Bearing those observations in mind, it seems to me here that it cannot be said, even arguably, that either the special adjudicator, in dealing with the case in the way that he did or the Tribunal in refusing leave, behaved in a way that could be characterised as a breach of natural justice or unreasonable or irrational. The fact is that the applicant was initially asked if she wanted an adjournment but she declined for perfectly good reasons; but she declined. The hearing was all but concluded on the first occasion. The adjudicator was faced with an application to hear the case de novo which he, rightly, in my judgment, rejected. He was not asked to consider a further adjournment for counsel to make submissions, either by the applicant herself or by any representative, either in correspondence or appearing at the hearing on 20 June.
At the end of the day, although I do accept that these were enforcement proceedings and their likely adverse consequences to the applicant were great, I do not accept that there was, in the event, any real risk of prejudice in the outcome of the proceedings by not considering and granting a further adjournment to allow counsel to make representations for the simple reason that the outcome of this appeal depended upon the applicant's credibility. The adjudicator had the opportunity of seeing her over two days and his findings about her credibility are very clear.

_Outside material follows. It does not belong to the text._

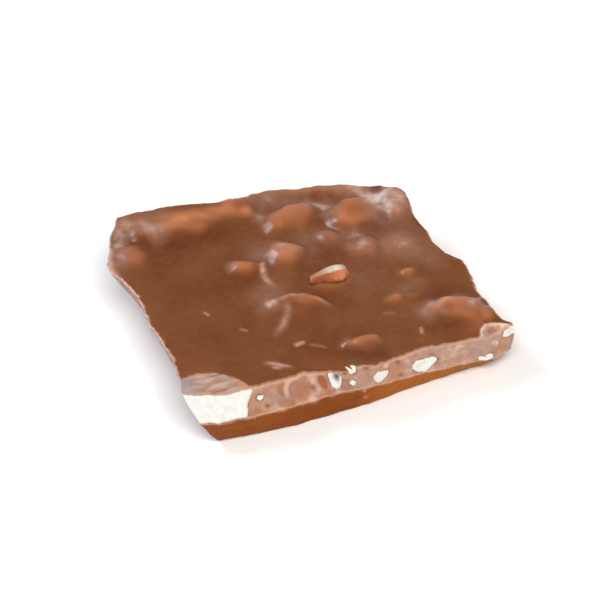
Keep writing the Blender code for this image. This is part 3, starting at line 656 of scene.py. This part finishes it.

However skilfully counsel might have been able to deal with the evidence which had already been given in the case (despite the disadvantage that he had of not having been there himself) I do not think that this would have affected its outcome or that the applicant was in the event prejudiced by not having counsel.
For those reasons I am afraid I do not accept that there are any arguable grounds in support of this application and therefore it should be refused.